** start INFORMATION SUPPLIED **

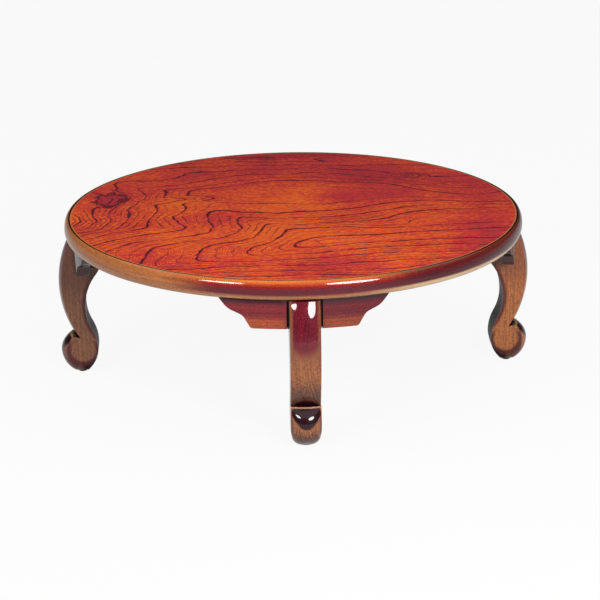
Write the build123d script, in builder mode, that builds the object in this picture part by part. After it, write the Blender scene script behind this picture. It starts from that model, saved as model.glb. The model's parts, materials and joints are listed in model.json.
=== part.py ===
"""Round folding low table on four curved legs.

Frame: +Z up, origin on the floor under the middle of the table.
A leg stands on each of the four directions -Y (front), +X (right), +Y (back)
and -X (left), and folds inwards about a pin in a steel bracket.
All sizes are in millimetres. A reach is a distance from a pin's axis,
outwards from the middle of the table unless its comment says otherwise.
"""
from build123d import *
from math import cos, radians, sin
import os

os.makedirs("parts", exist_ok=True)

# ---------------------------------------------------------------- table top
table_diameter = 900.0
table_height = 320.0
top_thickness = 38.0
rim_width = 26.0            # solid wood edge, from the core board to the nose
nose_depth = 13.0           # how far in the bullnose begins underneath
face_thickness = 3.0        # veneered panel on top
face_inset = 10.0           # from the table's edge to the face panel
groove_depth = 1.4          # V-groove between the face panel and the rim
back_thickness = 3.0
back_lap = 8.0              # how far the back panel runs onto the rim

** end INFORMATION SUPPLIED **

§ EXERCISE DESCRIPTION: Only the lines from the beginning of the material above through the line with "four curved legs." are wanted; extract them exactly.

§ OUTPUT:
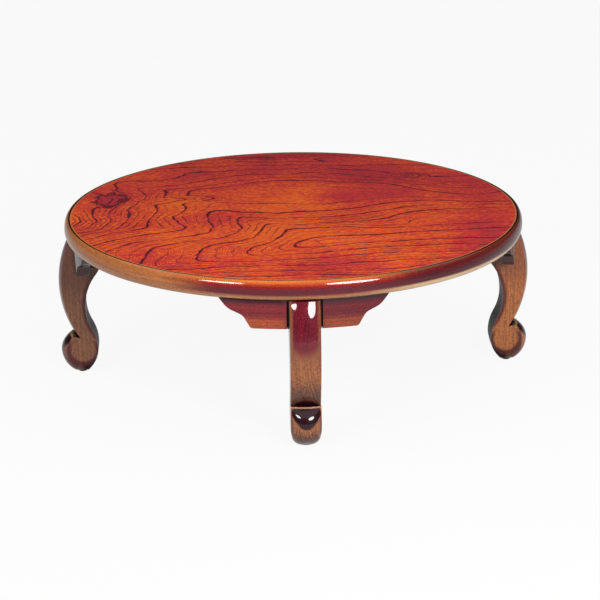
Write the build123d script, in builder mode, that builds the object in this picture part by part. After it, write the Blender scene script behind this picture. It starts from that model, saved as model.glb. The model's parts, materials and joints are listed in model.json.
=== part.py ===
"""Round folding low table on four curved legs.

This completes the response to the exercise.